-- Problem to solve --
Output exactly the span of lines that begins at the line containing "if empty is" and ends at the line containing "obj.matrix_world = world", both lines included.

------------------------

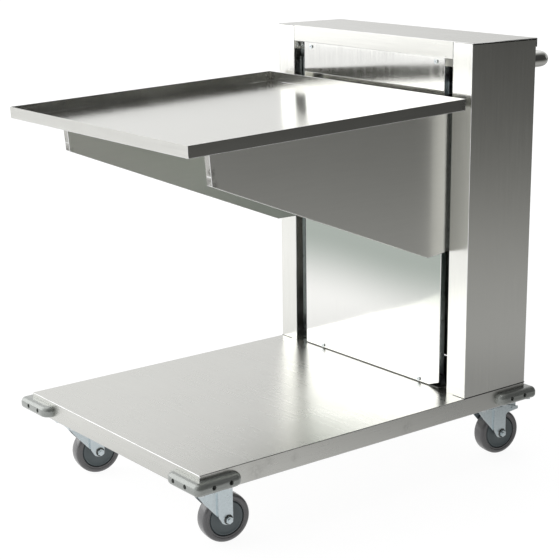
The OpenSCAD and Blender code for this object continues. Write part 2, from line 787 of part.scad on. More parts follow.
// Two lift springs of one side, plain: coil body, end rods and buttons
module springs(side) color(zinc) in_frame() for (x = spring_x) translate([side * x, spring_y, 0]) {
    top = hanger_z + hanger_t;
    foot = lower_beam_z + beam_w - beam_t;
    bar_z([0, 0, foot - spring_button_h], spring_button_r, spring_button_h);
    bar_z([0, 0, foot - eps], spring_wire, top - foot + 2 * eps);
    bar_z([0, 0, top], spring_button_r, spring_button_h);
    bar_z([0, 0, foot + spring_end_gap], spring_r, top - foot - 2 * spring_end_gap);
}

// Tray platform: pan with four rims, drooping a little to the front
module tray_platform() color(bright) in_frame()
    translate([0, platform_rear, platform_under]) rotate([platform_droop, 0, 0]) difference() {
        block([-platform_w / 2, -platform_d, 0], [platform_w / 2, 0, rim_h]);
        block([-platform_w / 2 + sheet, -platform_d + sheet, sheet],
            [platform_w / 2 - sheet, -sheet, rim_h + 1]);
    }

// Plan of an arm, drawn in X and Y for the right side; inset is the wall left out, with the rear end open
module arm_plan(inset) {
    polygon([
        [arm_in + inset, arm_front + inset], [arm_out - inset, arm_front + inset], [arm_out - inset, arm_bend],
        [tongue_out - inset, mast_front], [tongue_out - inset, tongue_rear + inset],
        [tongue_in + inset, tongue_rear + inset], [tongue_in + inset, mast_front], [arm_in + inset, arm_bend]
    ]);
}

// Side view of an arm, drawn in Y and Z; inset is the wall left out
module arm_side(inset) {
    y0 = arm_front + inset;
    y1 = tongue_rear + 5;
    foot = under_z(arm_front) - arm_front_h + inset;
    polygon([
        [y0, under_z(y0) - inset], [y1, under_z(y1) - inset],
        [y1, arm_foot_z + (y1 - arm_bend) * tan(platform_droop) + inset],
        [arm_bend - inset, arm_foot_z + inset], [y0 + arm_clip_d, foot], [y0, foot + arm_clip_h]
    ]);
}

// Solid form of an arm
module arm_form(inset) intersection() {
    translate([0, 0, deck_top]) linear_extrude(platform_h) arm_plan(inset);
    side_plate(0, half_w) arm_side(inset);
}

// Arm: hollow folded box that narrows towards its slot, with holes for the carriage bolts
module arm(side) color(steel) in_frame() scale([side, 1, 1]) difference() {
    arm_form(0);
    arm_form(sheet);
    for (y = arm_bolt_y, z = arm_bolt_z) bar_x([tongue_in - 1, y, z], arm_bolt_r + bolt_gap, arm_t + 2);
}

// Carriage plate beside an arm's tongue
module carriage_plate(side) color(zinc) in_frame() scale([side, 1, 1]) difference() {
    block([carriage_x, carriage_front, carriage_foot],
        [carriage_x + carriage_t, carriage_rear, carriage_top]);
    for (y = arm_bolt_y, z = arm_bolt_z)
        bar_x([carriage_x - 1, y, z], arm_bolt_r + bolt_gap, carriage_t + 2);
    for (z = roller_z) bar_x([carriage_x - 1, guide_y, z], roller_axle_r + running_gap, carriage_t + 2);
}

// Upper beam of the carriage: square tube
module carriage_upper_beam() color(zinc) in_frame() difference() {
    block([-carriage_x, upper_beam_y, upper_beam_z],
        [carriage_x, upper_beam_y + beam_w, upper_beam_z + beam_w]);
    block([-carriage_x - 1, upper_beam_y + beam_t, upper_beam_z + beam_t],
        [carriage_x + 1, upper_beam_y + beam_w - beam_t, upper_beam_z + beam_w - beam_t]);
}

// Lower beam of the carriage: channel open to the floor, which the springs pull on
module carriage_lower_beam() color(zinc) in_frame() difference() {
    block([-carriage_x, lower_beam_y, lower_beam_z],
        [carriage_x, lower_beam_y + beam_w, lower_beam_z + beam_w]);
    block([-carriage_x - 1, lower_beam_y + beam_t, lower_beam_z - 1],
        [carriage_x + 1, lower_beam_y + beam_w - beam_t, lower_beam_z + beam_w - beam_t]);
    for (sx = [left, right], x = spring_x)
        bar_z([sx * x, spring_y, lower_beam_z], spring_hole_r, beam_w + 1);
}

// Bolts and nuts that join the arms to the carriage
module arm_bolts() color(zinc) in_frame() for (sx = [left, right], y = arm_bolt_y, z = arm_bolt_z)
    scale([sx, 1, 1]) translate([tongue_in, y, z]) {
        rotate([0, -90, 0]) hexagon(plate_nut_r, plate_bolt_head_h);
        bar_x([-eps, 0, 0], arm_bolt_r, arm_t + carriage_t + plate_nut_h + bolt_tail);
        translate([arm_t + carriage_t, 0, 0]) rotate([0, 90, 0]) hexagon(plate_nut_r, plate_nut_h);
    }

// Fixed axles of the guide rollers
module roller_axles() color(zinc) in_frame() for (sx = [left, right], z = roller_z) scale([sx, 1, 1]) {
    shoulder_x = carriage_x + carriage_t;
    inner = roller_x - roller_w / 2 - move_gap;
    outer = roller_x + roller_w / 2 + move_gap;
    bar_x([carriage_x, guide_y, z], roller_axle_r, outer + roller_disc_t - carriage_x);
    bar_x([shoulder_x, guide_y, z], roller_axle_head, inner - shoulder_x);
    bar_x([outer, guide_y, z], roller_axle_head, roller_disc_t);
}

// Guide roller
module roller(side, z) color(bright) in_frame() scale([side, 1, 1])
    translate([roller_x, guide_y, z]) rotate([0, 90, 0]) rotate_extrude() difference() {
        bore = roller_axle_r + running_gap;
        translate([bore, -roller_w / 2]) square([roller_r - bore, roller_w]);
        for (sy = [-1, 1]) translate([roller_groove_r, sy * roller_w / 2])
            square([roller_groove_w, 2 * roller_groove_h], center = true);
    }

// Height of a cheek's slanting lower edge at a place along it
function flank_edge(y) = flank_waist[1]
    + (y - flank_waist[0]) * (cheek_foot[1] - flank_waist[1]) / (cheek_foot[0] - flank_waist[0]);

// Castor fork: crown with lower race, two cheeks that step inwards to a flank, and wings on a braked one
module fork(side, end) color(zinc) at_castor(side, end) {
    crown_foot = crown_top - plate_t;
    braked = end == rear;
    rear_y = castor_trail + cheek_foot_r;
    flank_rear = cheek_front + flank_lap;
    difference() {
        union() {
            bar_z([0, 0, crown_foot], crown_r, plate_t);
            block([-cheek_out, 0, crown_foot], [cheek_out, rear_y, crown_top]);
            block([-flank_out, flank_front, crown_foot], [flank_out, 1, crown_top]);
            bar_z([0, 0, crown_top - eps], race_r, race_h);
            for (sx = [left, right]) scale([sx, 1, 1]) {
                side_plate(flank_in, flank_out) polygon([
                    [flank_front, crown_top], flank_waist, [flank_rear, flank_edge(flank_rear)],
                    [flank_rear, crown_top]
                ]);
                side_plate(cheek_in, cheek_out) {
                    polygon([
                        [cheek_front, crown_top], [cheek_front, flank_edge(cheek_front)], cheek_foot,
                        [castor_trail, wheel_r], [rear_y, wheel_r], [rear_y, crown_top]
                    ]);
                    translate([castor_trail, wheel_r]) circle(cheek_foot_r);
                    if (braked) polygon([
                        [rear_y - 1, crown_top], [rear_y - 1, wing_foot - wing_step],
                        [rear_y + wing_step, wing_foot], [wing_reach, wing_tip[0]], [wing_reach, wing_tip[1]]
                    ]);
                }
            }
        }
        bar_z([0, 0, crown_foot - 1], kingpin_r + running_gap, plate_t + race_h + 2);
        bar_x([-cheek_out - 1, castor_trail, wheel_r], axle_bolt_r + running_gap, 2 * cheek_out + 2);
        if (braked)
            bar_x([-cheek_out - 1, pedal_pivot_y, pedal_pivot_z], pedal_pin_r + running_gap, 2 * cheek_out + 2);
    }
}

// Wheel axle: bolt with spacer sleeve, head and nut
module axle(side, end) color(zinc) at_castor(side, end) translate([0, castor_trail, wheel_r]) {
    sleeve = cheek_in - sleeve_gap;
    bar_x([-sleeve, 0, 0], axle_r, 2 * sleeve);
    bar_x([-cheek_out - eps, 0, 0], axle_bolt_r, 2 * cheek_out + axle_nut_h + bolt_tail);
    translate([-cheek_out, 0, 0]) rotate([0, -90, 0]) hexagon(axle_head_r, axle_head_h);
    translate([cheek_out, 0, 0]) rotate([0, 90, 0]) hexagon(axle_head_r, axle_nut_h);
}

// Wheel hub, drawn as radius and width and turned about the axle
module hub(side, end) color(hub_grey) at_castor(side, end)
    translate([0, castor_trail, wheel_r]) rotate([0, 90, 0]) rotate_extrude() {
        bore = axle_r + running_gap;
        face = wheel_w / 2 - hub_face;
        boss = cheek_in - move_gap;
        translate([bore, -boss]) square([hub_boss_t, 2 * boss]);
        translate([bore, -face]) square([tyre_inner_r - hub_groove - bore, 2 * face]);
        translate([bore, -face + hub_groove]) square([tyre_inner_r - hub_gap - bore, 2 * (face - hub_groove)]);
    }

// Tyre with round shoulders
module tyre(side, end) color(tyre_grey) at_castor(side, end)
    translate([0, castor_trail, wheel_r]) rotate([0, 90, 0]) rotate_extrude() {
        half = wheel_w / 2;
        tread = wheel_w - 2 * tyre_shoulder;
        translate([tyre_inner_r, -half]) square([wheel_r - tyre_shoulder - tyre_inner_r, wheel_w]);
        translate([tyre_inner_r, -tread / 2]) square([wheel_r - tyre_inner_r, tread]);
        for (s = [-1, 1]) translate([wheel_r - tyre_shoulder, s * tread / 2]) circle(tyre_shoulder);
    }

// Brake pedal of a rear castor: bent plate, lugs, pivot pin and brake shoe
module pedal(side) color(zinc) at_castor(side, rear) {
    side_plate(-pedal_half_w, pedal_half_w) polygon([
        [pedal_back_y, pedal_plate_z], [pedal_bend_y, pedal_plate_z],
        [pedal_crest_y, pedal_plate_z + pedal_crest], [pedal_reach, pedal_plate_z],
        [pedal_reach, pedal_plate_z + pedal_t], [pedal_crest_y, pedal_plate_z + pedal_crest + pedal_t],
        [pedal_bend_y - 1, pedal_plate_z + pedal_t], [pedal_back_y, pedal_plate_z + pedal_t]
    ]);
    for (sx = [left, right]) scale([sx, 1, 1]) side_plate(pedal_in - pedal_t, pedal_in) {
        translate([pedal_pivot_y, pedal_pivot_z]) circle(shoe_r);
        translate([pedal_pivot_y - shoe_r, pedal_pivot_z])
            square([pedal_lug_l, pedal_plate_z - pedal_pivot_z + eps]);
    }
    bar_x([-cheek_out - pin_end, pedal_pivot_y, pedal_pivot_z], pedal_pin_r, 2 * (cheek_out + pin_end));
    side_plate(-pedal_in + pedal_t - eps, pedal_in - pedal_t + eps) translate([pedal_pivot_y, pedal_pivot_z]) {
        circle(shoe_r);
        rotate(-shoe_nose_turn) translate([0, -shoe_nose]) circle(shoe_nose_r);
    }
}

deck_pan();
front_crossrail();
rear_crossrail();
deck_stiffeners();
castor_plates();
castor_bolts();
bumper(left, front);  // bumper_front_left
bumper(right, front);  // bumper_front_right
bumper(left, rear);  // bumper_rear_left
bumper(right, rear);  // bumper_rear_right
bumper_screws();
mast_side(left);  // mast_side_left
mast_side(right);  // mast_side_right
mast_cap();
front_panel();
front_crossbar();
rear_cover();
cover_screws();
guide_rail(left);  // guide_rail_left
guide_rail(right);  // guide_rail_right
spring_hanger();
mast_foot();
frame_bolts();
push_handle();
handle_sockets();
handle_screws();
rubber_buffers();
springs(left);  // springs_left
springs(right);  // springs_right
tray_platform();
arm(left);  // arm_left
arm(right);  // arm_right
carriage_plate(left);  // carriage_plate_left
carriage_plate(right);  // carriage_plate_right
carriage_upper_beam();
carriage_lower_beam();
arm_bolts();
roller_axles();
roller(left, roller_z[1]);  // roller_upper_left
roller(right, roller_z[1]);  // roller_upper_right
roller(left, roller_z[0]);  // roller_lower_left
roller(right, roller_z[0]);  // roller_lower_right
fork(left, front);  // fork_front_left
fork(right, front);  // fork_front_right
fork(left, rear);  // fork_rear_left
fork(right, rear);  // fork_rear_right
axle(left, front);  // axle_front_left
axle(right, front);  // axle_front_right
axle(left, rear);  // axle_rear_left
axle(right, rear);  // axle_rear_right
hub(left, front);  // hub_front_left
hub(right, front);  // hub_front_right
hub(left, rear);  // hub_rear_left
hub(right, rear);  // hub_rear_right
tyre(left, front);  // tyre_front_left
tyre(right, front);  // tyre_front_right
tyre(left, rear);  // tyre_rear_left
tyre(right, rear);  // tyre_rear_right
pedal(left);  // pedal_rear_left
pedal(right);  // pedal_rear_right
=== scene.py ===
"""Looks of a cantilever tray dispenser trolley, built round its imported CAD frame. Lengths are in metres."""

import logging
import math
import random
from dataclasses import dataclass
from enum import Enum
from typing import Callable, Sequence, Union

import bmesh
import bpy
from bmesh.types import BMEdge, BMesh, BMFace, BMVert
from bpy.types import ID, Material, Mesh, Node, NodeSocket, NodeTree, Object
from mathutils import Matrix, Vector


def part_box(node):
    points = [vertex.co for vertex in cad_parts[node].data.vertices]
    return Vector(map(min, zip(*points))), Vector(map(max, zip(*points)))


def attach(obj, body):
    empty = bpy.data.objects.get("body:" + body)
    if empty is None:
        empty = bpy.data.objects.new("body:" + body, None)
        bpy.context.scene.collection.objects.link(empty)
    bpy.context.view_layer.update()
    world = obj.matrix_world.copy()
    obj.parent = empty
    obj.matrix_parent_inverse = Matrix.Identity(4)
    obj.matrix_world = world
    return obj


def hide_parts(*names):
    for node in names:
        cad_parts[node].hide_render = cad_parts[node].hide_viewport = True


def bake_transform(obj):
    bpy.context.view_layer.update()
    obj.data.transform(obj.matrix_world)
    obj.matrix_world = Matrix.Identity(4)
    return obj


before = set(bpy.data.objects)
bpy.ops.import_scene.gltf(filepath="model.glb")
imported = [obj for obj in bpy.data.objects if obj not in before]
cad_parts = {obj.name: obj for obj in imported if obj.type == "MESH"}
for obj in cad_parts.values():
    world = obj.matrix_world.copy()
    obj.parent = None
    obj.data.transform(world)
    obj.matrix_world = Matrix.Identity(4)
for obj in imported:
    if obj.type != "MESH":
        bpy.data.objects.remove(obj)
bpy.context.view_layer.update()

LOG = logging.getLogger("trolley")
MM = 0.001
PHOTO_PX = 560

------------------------

-- Output for this task --
    if empty is None:
        empty = bpy.data.objects.new("body:" + body, None)
        bpy.context.scene.collection.objects.link(empty)
    bpy.context.view_layer.update()
    world = obj.matrix_world.copy()
    obj.parent = empty
    obj.matrix_parent_inverse = Matrix.Identity(4)
    obj.matrix_world = world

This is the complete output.